我们的这些发现启发我们提出了一种新颖的加权软标签,以帮助网络自适应地处理基于样本的偏差 - 方差权衡问题。在标准评估基准上进行的实验验证了我们方法的有效性。
提出了 weighted soft labels,对每一个instance只加了一个权重,来修正标准的基于logits的知识蒸馏过程
ICCV 2019:Be Your Own Teacher: Improve the Performance of Convolutional Neural Networks via Self Distillation
提出了自蒸馏的方法
Loss Source 1: Cross entropy loss from labels to not only the deepest classifier, but also all the shallow classifiers. 类似于语义分割中的深监督,每一层的预测都与ground truth进行监督
Loss Source 2: KL (Kullback-Leibler) divergence loss under teacher’s guidance. The KL divergence is computed using softmax outputs between students and teachers, and introduced to the softmax layer of each shallow classifier 最深层的softmax logits作为教师,与浅层特征输出的softmax的logits进行KL散度损失
Loss Source 3: L2 loss from hints. It can be obtained through computation of the L2 loss between features maps of the deepest classifier and each shallow classifier. 最深层的特征作为教师,与浅层特征进行L2损失。
一些Data-Free的知识蒸馏方法,这里先跳过
arXiv 2019: Data-Free Adversarial Distillation
ICCV 2019: Data-Free Learning of Student Networks
CVPR 2021: Learning Student Networks in the Wild
ICCV 2019: A Comprehensive Overhaul of Feature Distillation
我们对实现网络压缩的特征蒸馏方法的设计层面进行了研究,并提出了一种新颖的特征蒸馏方法。

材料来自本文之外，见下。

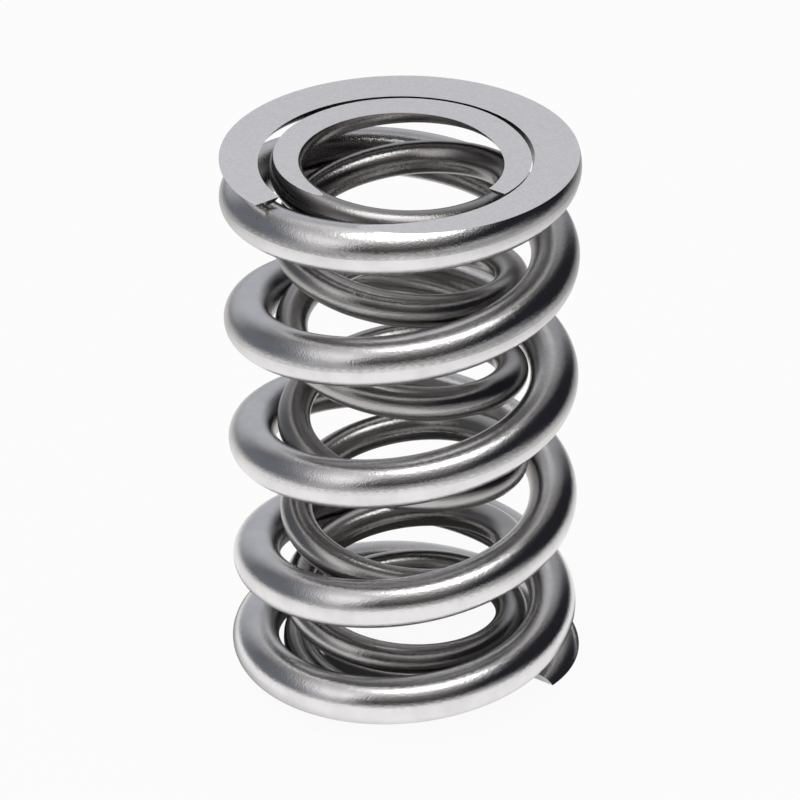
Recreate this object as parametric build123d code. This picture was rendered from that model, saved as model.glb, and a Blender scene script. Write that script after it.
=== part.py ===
from build123d import *
from dataclasses import dataclass
from math import cos, pi, radians, sin
import os

# Engine valve spring, a nested pair of round-wire compression coils.
# The outer coil is wound right-hand and the inner one left-hand, so their turns cross and can't bind.
# Both are closed at each end, where the last turn is laid down beside its neighbour, and both ends are
# ground square to the same two planes, so that the wire thins to a feather at each tip.
# Z is the springs' axis, and the origin is the centre of the lower ground face.
# Lengths are in millimetres, angles in degrees, and stretches of wire in turns counted from a tip.


@dataclass
class End:
    """One end of a coil: how thin its tip is ground, the gap beside its last turn, how far back that turn
    is closed and then opens, and how far the wire flares out of the coil's radius or tucks in at the tip."""

    tip_thickness: float
    closed_gap: float
    closed_turns: float
    opening_turns: float
    flare: float
    flare_turns: float
    tuck: float
    tuck_turns: float


@dataclass
class Coil:
    """A coil spring of round wire. A hand of 1 is right-hand and -1 is left-hand."""

    wire: float
    mean_radius: float
    hand: int
    turns: float
    tip_angle: float
    progression: float
    bottom: End
    top: End


# Driving dimensions of the pair
free_length = 47.8
outer_outside_diameter = 28.95
outer_wire = 3.95
inner_wire = 2.73
nest_clearance = 0.13
# How far both coils lean to the front between their ground faces, as a wound spring is never quite square
lean = 0.27

# The inner coil takes its diameter from the outer coil's bore
outer_mean_radius = (outer_outside_diameter - outer_wire) / 2
outer_bore_radius = outer_mean_radius - outer_wire / 2
inner_mean_radius = outer_bore_radius - nest_clearance - inner_wire / 2

outer_coil = Coil(
    wire=outer_wire,
    mean_radius=outer_mean_radius,
    hand=1,
    turns=5.66,
    tip_angle=-21.5,
    progression=-0.1,
    bottom=End(
        tip_thickness=0.6,
        closed_gap=2.43,
        closed_turns=0.81,
        opening_turns=0.74,
        flare=0.85,
        flare_turns=0.98,
        tuck=1.2,
        tuck_turns=0.1,
    ),
    top=End(
        tip_thickness=0.37,
        closed_gap=0.07,
        closed_turns=0.9,
        opening_turns=0.28,
        flare=0.33,
        flare_turns=0.88,
        tuck=0.0,
        tuck_turns=0.1,
    ),
)

inner_coil = Coil(
    wire=inner_wire,
    mean_radius=inner_mean_radius,
    hand=-1,
    turns=7.18,
    tip_angle=24.4,
    progression=-0.1,
    bottom=End(
        tip_thickness=0.8,
        closed_gap=1.67,
        closed_turns=1.08,
        opening_turns=1.01,
        flare=0.1,
        flare_turns=1.5,
        tuck=0.0,
        tuck_turns=0.1,
    ),
    top=End(
        tip_thickness=0.24,
        closed_gap=0.62,
        closed_turns=0.97,
        opening_turns=0.2,
        flare=0.95,
        flare_turns=0.18,
        tuck=0.0,
        tuck_turns=0.1,
    ),
)

# How finely the centre line of a coil is worked out, and how many lengths each turn is swept in
stations_per_turn = 12
lengths_per_turn = 2


def smooth(t):
    """Rise from 0 to 1 with no jump in slope at either end."""
    t = min(max(t, 0.0), 1.0)
    return t * t * (3 - 2 * t)


def closed_share(end, turns_from_tip):
    """1 in the closed turns at an end, falling to 0 where the coil has opened to its active pitch."""
    return 1 - smooth((turns_from_tip - end.closed_turns) / end.opening_turns)


def stray(end, turns_from_tip):
    """How far the wire lies outside the coil's mean radius near an end."""
    flare = end.flare * (1 - smooth(turns_from_tip / end.flare_turns))
    tuck = end.tuck * (1 - smooth(turns_from_tip / end.tuck_turns))
    return flare - tuck


def centre_heights(coil, steps):
    """Heights of the wire's centre at the stations of a coil, from its bottom tip to its top tip."""
    wire_radius = coil.wire / 2
    first = coil.bottom.tip_thickness - wire_radius
    last = free_length - coil.top.tip_thickness + wire_radius
    step = coil.turns / steps
    closed_rises = []
    active_rises = []
    for index in range(steps):
        turn = (index + 0.5) * step
        at_bottom = closed_share(coil.bottom, turn)
        at_top = closed_share(coil.top, coil.turns - turn)
        bottom_pitch = at_bottom * (coil.wire + coil.bottom.closed_gap)
        top_pitch = at_top * (coil.wire + coil.top.closed_gap)
        progress = 1 + coil.progression * (turn / coil.turns - 0.5)
        closed_rises.append((bottom_pitch + top_pitch) * step)
        active_rises.append((1 - at_bottom - at_top) * progress * step)
    active_pitch = (last - first - sum(closed_rises)) / sum(active_rises)
    heights = [first]
    for closed_rise, active_rise in zip(closed_rises, active_rises):
        heights.append(heights[-1] + closed_rise + active_pitch * active_rise)
    return heights


def centre_line(coil):
    """The smooth curve that the centre of the wire follows, in lengths that each sweep to a simple face."""
    steps = round(coil.turns * stations_per_turn)
    points = []
    for index, height in enumerate(centre_heights(coil, steps)):
        turn = coil.turns * index / steps
        angle = radians(coil.tip_angle) + coil.hand * 2 * pi * turn
        radius = coil.mean_radius + stray(coil.bottom, turn) + stray(coil.top, coil.turns - turn)
        forward = lean * height / free_length
        points.append((radius * cos(angle), radius * sin(angle) - forward, height))
    whole = Spline(points)
    count = round(coil.turns * lengths_per_turn)
    return Wire([whole.trim(index / count, (index + 1) / count) for index in range(count)])


def wound_and_ground(coil):
    """The wire wound along its centre line, then ground square at both ends."""
    path = centre_line(coil)
    section = Plane(origin=path @ 0, z_dir=path % 0) * Circle(coil.wire / 2)
    wound = sweep(section, path=path, is_frenet=True)
    reach = 4 * (coil.mean_radius + coil.wire)
    between_ground_faces = Box(reach, reach, free_length, align=(Align.CENTER, Align.CENTER, Align.MIN))
    return wound & between_ground_faces


outer_spring = wound_and_ground(outer_coil)
inner_spring = wound_and_ground(inner_coil)

os.makedirs("parts", exist_ok=True)
export_step(outer_spring, "parts/outer_spring.step")
export_step(inner_spring, "parts/inner_spring.step")
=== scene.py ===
from functools import reduce
from math import cos, pi, sin

import bpy
from mathutils import Matrix, Vector

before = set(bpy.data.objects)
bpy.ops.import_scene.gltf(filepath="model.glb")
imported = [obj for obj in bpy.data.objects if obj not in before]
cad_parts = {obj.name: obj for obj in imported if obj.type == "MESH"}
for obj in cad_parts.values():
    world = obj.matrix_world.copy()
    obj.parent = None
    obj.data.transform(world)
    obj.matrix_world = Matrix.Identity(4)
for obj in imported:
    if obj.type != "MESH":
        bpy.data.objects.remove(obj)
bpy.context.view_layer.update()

# Lengths are in metres, angles in radians, and colours in linear light, where 1 is white
MM = 0.001
FREE_LENGTH = 47.8 * MM
BLACK = (0.0, 0.0, 0.0)
WHITE = (1.0, 1.0, 1.0)

scene = bpy.context.scene


# Camera: the photograph's angle, distance and framing, with the lens and the sensor in millimetres
CAMERA_ELEVATION = 0.5294
CAMERA_ROLL = 0.0143
CAMERA_DISTANCE = 314.85 * MM
CAMERA_TARGET = Vector((-0.22 * MM, 0.0, 25.08 * MM))
CAMERA_LENS = 171.51
CAMERA_SENSOR = 36.0
CAMERA_NEAR = 0.01
CAMERA_FAR = 20.0


def make_camera():
    """The camera, in front of the pair and above it, turned a little about its line of sight."""
    data = bpy.data.cameras.new("camera")
    data.sensor_width = CAMERA_SENSOR
    data.lens = CAMERA_LENS
    data.clip_start = CAMERA_NEAR
    data.clip_end = CAMERA_FAR
    camera = bpy.data.objects.new("camera", data)
    scene.collection.objects.link(camera)
    back = Vector((0.0, -cos(CAMERA_ELEVATION), sin(CAMERA_ELEVATION)))
    aim = (-back).to_track_quat("-Z", "Y").to_matrix().to_4x4()
    roll = Matrix.Rotation(-CAMERA_ROLL, 4, "Z")
    camera.matrix_world = Matrix.Translation(CAMERA_TARGET + back * CAMERA_DISTANCE) @ aim @ roll
    scene.camera = camera


class Nodes:
    """Makes the nodes of a material or of the world."""

    def __init__(self, owner, output):
        owner.use_nodes = True
        self.tree = owner.node_tree
        self.tree.nodes.clear()
        self.output = self.add(output)

    def add(self, kind, **settings):
        node = self.tree.nodes.new("ShaderNode" + kind)
        for key, value in settings.items():
            setattr(node, key, value)
        return node

    def put(self, value, socket):
        """Sets a socket to a number, a colour or a vector, or links another node's socket to it."""
        if isinstance(value, bpy.types.NodeSocket):
            self.tree.links.new(value, socket)
        elif socket.type == "RGBA":
            socket.default_value = (*value, 1.0)
        else:
            socket.default_value = value

    def put_all(self, values, sockets):
        for value, socket in zip(values, sockets):
            self.put(value, socket)

    def math(self, operation, a, b=0.0):
        node = self.add("Math", operation=operation)
        self.put_all((a, b), node.inputs)
        return node.outputs[0]

    def product(self, values):
        """All of these numbers multiplied together."""
        return reduce(lambda a, b: self.math("MULTIPLY", a, b), values)

    def ramp(self, value, low, high, to_low=0.0, to_high=1.0):
        """Goes smoothly from one number to the other while the value goes from low to high."""
        node = self.add("MapRange", interpolation_type="SMOOTHSTEP")
        self.put_all((value, low, high, to_low, to_high), node.inputs)
        return node.outputs["Result"]

    def blend(self, share, a, b):
        """Goes from colour a to colour b with the share."""
        node = self.add("Mix", data_type="RGBA")
        self.put_all((share, a, b), (node.inputs["Factor"], node.inputs[6], node.inputs[7]))
        return node.outputs[2]

    def mix(self, share, a, b):
        """Goes from number a to number b with the share."""
        node = self.add("Mix", data_type="FLOAT")
        self.put_all((share, a, b), (node.inputs["Factor"], node.inputs[2], node.inputs[3]))
        return node.outputs[0]

    def vector(self, operation, a, *b):
        node = self.add("VectorMath", operation=operation)
        self.put_all((a, *b), node.inputs)
        return node.outputs["Value" if operation in ("DOT_PRODUCT", "LENGTH") else "Vector"]

    def axes(self, place):
        """A place's X, Y and Z."""
        node = self.add("SeparateXYZ")
        self.put(place, node.inputs[0])
        return node.outputs["X"], node.outputs["Y"], node.outputs["Z"]

    def level(self, place):
        """The level direction from the Z axis to a place, with a length of 1."""
        return self.vector("NORMALIZE", self.vector("MULTIPLY", place, (1.0, 1.0, 0.0)))

    def distance(self, place, point):
        return self.vector("LENGTH", self.vector("SUBTRACT", place, point))

    def noise(self, place, scale, detail, roughness):
        node = self.add("TexNoise")
        for key, value in zip(("Vector", "Scale", "Detail", "Roughness"), (place, scale, detail, roughness)):
            self.put(value, node.inputs[key])
        return node.outputs["Fac"]

    def output_of(self, kind, values):
        node = self.add(kind)
        for key, value in values.items():
            self.put(value, node.inputs[key])
        return node.outputs[0]

    def mix_shaders(self, share, a, b):
        node = self.add("MixShader")
        self.put_all((share, a, b), node.inputs)
        return node.outputs[0]

    def surface(self, shader):
        self.put(shader, self.output.inputs["Surface"])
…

在该方法中,蒸馏损失的设计旨在使以下各个方面产生协同作用:教师变换、学生变换、蒸馏特征位置以及距离函数。 teacher transform Tt, student transform Ts and distance d
我们所提出的蒸馏损失包含一种带有新设计的边缘修正线性单元(margin ReLU)的特征变换、一个新的蒸馏特征位置,以及一个能够跳过对学生模型压缩产生不利影响的冗余信息的部分 L2 距离函数。
teacher transform Tt, student transform Ts, and distance d,不同方法的对比
Transform的使用会压缩特征从而导致信息的丢失,蒸馏的位置放在激活函数之后会过滤掉错误信息从而导致信息丢失,L2会引起错误信息,所以提出partial L2跳过对负区域信息的蒸馏。